Jean Francois Soussana interview

Key

RH:      = Roger Harrabin, interviewer

JFS:    = Jean Francois Soussana, Scientific Director, INRA, participant

 

RH:         Please say your name and what you do.

JFS:       Jean Francois Soussana.  I’m Scientific Director for Environment at INRA which is a French research institution.

RH:         Tell me, you’ve been looking at the issue of land use and climate change, tell me about the fundamentals of your presentation.

JFS:       We can see that there are large risks still in the future for food security, not only of climate change per se, but also of interaction with the social economic storylines, if we end up with a world with high population and high poverty obviously this would have impact. And it is also important to mention that we would have impact on land use change, on tropical deforestation and that the sector may end up, if we have decarbonisation in other sectors, in being one of the major emitters, and this would really create a risk. So that’s also why we are considering possibilities to store carbon in the soils, for instance, as a major action to reduce the emissions from the sector.

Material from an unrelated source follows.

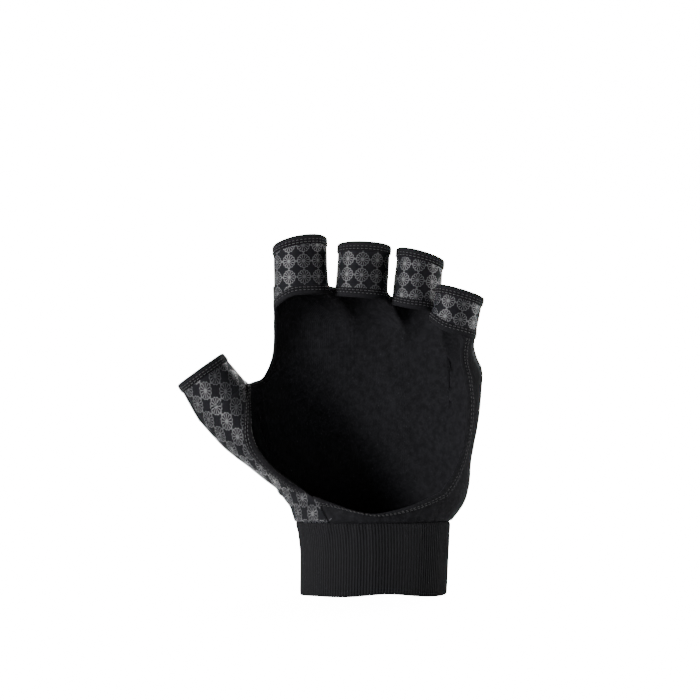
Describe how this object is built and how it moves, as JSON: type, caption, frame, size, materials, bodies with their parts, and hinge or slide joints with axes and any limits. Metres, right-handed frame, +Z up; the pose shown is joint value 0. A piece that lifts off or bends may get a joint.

RH:         So you’re saying the way we use land could end up as one of our major sources of carbon in the future?

JFS:       If we do have decarbonisation in the energy and transportation sectors, in either sector, it would. The problem is that it is not really obvious to see how you can reduce the emissions from the agricultural sector, you can reduce by say 20% with some of the best practices, but then maybe you need also to reduce food wastes and losses and also to change the consumption patterns. But you have also this possibility with sequestration.

RH:         So this is not trivial what you’re saying, we have to change consumption patterns and what you’re meaning is to eat less meat.

JFS:       Well, I think we should not be over simplistic with this because there are some grazing systems where you actually can demonstrate there is a lot of carbon that flows into the soil where it is stored, for some years at least.  We have some possibilities to reduce emissions also from the livestock sector, but all-in-all we need to go towards sustainable pathways where we would have some changes towards less losses in the food systems and possibly avoid over consumption of meat.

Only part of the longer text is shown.